It is as well, then, that the Bill starts and will finish in your Lordships’ House where, thanks to the presence of so many former senior members of the judiciary, experienced legal practitioners at the highest level—among whom I am not included—and many other Members with a passionate concern for liberty, accountability and due process, it can expect to receive more, and more effective, scrutiny than the whipped procedures of the House of Commons all too frequently allow. I have some sympathy with the noble Lord, Lord Henley. Continuing our Dickensian dialogue—perhaps I should say “monologue”—I rather see him today in the role of Sergeant Buzfuz, briefed not by the plaintiff on a breach of promise action against Mr Pickwick but by the Home Office and the Ministry of Justice, today’s combined equivalent of the Circumlocution Office.
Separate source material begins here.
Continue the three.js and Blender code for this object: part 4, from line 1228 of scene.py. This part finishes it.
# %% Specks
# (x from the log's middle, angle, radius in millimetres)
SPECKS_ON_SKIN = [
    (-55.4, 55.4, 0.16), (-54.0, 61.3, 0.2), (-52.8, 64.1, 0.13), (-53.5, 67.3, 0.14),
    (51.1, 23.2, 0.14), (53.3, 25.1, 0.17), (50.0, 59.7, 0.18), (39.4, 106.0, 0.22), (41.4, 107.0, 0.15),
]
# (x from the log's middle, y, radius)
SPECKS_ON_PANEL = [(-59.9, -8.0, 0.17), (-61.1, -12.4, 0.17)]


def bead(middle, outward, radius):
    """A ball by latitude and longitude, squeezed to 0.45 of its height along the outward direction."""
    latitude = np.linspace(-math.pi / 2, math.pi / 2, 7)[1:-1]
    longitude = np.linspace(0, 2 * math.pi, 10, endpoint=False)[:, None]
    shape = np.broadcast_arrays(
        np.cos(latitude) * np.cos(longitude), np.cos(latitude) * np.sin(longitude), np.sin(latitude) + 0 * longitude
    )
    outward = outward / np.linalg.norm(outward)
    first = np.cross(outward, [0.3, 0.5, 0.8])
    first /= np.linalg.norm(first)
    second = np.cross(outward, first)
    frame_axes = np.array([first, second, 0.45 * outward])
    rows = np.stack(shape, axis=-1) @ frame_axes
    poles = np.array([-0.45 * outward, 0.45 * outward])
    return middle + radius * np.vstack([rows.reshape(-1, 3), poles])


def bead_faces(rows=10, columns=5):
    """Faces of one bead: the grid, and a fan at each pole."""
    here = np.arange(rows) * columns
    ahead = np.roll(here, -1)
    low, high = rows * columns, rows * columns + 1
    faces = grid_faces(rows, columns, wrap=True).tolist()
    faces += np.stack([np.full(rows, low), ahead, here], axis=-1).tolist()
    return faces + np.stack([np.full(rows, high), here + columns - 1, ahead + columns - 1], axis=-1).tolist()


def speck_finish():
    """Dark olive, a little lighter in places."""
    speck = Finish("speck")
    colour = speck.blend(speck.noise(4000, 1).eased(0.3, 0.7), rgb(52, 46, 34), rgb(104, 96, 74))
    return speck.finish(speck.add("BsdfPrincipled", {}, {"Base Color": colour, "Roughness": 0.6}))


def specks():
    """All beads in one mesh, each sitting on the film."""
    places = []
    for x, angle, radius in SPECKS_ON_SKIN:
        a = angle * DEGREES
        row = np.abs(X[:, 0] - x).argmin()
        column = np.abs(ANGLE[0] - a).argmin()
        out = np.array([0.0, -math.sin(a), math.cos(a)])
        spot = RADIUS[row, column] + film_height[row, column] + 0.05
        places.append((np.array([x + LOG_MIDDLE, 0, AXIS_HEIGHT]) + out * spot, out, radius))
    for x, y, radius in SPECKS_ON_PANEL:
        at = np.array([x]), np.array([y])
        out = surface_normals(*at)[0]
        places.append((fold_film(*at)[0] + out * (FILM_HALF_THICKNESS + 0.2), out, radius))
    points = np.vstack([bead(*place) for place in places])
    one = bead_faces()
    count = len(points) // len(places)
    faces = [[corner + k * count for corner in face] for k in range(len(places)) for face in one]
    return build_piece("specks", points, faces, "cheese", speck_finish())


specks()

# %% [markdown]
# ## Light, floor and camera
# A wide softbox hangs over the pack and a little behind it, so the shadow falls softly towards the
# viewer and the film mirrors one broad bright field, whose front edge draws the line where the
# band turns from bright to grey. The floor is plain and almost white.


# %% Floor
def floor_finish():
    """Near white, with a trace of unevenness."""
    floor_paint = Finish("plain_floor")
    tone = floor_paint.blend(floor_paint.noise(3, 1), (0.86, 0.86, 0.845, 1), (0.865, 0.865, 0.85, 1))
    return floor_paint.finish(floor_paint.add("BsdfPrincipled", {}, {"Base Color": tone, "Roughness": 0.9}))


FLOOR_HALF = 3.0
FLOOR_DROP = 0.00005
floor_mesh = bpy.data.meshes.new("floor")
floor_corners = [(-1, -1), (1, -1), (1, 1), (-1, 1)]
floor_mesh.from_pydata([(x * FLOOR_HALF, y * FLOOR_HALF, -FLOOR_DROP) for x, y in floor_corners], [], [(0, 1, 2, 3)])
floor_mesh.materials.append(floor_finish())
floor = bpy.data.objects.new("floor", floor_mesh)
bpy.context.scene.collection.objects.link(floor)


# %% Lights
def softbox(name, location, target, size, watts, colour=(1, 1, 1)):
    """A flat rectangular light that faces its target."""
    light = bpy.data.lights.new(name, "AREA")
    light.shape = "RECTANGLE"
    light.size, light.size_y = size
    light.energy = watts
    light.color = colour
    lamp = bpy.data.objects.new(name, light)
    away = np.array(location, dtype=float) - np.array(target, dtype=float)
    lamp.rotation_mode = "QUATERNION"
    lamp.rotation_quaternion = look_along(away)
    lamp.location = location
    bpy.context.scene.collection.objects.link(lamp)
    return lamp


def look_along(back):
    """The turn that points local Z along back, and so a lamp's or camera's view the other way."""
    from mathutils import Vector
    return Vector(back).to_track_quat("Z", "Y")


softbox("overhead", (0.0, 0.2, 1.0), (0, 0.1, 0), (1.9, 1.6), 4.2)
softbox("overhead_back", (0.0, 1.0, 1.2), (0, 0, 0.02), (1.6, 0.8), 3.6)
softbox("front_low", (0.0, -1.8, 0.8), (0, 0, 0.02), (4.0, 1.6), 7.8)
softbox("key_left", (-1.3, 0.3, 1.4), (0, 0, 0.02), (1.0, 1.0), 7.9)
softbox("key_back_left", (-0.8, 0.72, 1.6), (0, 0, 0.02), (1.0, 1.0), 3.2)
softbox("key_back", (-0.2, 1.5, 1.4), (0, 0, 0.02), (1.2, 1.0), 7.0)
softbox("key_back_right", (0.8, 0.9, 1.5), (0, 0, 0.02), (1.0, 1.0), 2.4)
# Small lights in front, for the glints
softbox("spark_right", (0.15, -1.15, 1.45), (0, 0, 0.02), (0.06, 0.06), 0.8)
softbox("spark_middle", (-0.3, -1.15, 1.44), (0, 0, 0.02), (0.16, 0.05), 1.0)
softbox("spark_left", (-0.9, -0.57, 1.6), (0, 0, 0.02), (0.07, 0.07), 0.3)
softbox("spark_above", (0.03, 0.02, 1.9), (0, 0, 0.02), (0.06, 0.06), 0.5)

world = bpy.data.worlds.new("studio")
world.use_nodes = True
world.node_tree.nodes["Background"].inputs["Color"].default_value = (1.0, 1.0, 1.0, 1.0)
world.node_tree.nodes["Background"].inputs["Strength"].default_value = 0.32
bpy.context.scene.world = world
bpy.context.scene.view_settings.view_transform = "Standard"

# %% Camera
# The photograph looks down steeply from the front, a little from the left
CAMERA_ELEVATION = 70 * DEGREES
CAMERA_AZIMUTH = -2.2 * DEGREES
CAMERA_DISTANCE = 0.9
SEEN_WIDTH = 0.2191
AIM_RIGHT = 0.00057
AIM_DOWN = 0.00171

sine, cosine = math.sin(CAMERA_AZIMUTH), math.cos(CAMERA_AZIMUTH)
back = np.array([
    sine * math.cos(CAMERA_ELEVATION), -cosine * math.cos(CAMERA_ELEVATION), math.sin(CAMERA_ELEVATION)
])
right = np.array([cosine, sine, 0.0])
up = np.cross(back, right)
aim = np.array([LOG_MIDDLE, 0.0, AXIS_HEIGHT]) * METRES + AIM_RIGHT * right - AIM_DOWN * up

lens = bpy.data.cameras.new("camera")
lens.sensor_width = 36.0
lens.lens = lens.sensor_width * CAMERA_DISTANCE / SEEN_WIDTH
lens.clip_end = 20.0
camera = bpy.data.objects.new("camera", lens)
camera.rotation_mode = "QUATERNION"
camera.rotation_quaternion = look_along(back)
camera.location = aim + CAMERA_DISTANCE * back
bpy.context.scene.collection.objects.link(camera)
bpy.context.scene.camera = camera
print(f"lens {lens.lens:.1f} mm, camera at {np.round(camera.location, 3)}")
We may, however, return to the question of breach of promise—breach of electoral promise—when we come in due course to the Justice and Security Bill.
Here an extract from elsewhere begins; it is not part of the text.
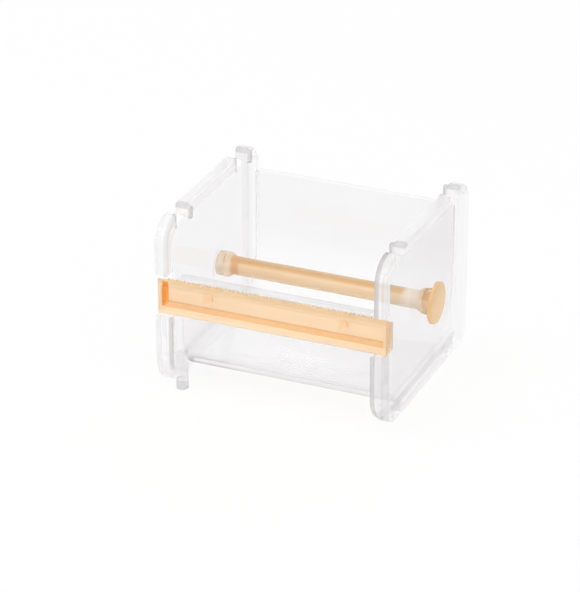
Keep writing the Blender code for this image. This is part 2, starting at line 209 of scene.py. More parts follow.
# Shares that the panels hold back; near is the panel on the knob's side, far the other one
LOW_EDGE_SHADE = 0.36
LOW_EDGE_NEAR = 0.62
HIGH_EDGE_SHADE = 0.31
HIGH_EDGE_FAR = 0.42
OUTER_EDGE_SHADE = 0.12
TOE_SHADE = 0.09
WEB_SHADE = 0.022
LEG_SHADE = 0.05
LEG_CAP_SHADE = 0.10
LEG_SOLE_SHADE = 0.14
LUG_SHADE = 0.25
SOCKET_SHADE = 0.17

# Shares that the trough holds back
BAND_SHADE = 0.06
BAND_LOW_SHADE = 0.18
BAND_FAR_GAIN = 0.9
LEDGE_SHADE = 0.02
LEDGE_NEAR_SHADE = 0.06
LEDGE_STREAK_SHADE = 0.08

# Colours, and shares in which some of them are mixed in
TROUGH_TINT = (0.985, 0.985, 0.987, 1.0)
TROUGH_BACK_TINT = (0.925, 0.92, 0.925, 1.0)
BAR_PEACH = (1.0, 0.87, 0.68, 1.0)
BAR_PEACH_DEEP = (1.0, 0.85, 0.64, 1.0)
BAR_TOP_LIP = (0.90, 0.74, 0.50, 1.0)
BAR_BOTTOM_EDGE = (0.93, 0.86, 0.74, 1.0)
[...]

I now address those issues in the Bill which fall primarily within the responsibilities of the Ministry of Justice. In relation to creating a single county court, my considerable concern is the venue. For most purposes, as we have just heard, this is at present based on one or both parties having a connection with the geographical area of the county court in which proceedings commence. I hope that the Minister can assure us that this will remain the case and, if it is, how that can be secured. To pick up the point raised by the noble Lord, Lord Elystan-Morgan, will he also assure us that we will not see a further rash of closures of county court facilities for the reasons that he gave? No doubt corporate clients would find it very convenient to choose the venue at the expense of the interests of individual claimants.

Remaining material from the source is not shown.